1. Direct answer (what you can realistically expect)

On a PC with 4 × NVIDIA GeForce RTX 5060 Ti (8 GB VRAM each) and Wan2.2 series models, running locally (ComfyUI / Diffusers):

  • For a single image→video clip at “normal” quality:

    • Plan on about 3–5 seconds of video per clip.
    • This holds for the main Wan2.2 video models (TI2V-5B, T2V-A14B, I2V-A14B) at reasonable resolutions (480p–720p).
  • Adding more GPUs (4 cards instead of 1) does not increase the length of a single clip.

    • Instead, you can render several 3–5 second clips in parallel (up to 4 at once).
    • Longer final videos (30–60+ seconds) are made by stitching many short clips in an editor.

So, per one generation “from a photo”, your realistic target is:

One Wan2.2 clip = about 3–5 seconds of video.
Four GPUs = more of these 3–5s clips at once, not one huge 20–30s clip.


2. Why the limit is 3–5 seconds per clip (model-level constraints)

Wan2.2 is designed around short clips. The key references all line up:

  • The official Wan2.2 TI2V-5B card states that this model generates 720p video at 24 fps, and benchmarks it as producing a 5-second 720p clip on a single consumer GPU. (modelscope.cn)

  • Wiro and other frontends describe the same 5B model as supporting both text-to-video and image-to-video at 720p/24fps. (wiro.ai)

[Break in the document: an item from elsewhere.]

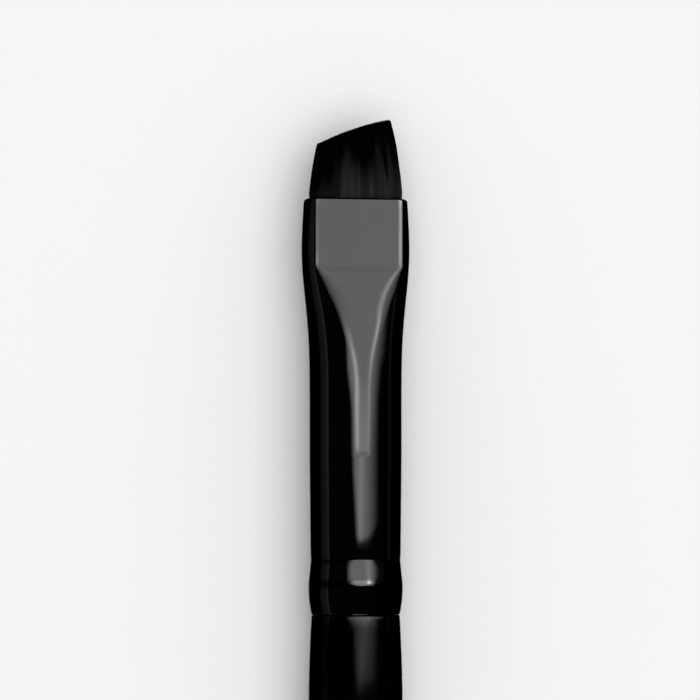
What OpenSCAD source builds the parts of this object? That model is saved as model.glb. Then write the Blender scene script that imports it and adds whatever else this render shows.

  • Scenario’s official Wan2.2 help page says plainly:

    • “Models work best with clips under 5 seconds in length, with optimal results using 120 frames or fewer” at 480p or 720p. (Scenario)
  • InstaSD’s Wan2.2 guide reinforces this:

    • “Wan2.2 works best with clips no longer than 5 seconds. Frame count ≤ 120 works well; 24 fps for cinematic, 16 fps for tests.” (instasd.com)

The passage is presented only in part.